--- start of Record excerpts ---
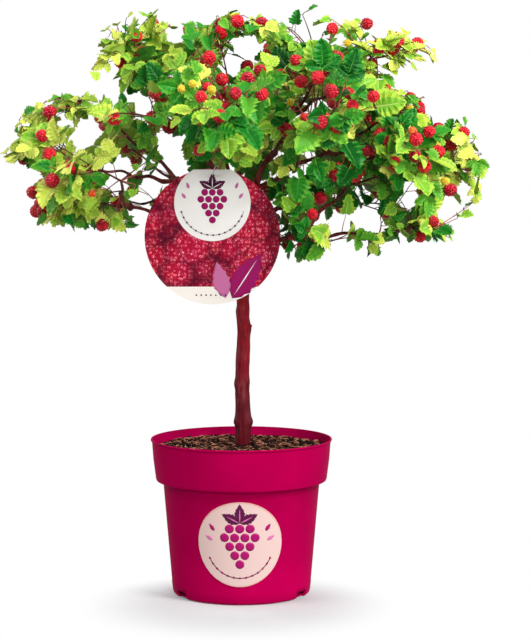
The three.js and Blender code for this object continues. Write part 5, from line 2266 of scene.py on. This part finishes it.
--- end of Record excerpts ---
--- start of Record excerpts ---
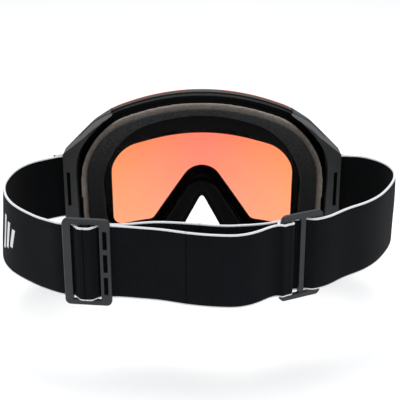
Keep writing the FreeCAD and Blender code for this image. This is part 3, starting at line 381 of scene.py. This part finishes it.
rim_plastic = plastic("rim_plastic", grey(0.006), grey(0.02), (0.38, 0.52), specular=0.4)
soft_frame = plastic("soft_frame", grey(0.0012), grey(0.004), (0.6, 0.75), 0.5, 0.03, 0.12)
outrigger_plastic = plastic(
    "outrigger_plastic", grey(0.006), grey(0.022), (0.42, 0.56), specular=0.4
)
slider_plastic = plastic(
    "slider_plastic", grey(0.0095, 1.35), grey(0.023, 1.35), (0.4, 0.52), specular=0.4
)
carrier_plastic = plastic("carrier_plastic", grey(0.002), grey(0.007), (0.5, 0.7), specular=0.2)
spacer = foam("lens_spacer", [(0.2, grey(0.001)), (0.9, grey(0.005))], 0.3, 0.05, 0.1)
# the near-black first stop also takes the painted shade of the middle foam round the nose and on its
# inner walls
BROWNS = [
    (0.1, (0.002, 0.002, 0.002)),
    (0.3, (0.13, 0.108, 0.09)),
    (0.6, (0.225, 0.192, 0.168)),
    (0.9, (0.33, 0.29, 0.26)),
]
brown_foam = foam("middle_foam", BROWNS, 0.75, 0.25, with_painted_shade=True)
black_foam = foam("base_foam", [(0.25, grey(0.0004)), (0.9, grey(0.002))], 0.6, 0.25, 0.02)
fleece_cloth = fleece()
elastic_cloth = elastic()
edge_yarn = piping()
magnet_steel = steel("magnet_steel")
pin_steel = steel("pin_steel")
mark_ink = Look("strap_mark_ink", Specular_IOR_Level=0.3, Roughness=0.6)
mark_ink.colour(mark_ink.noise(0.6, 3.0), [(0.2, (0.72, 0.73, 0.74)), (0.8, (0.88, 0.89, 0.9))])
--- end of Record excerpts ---
Task goal – State how many lines in the entries above include the word "This"; reply with the number alone.

Completed task – 2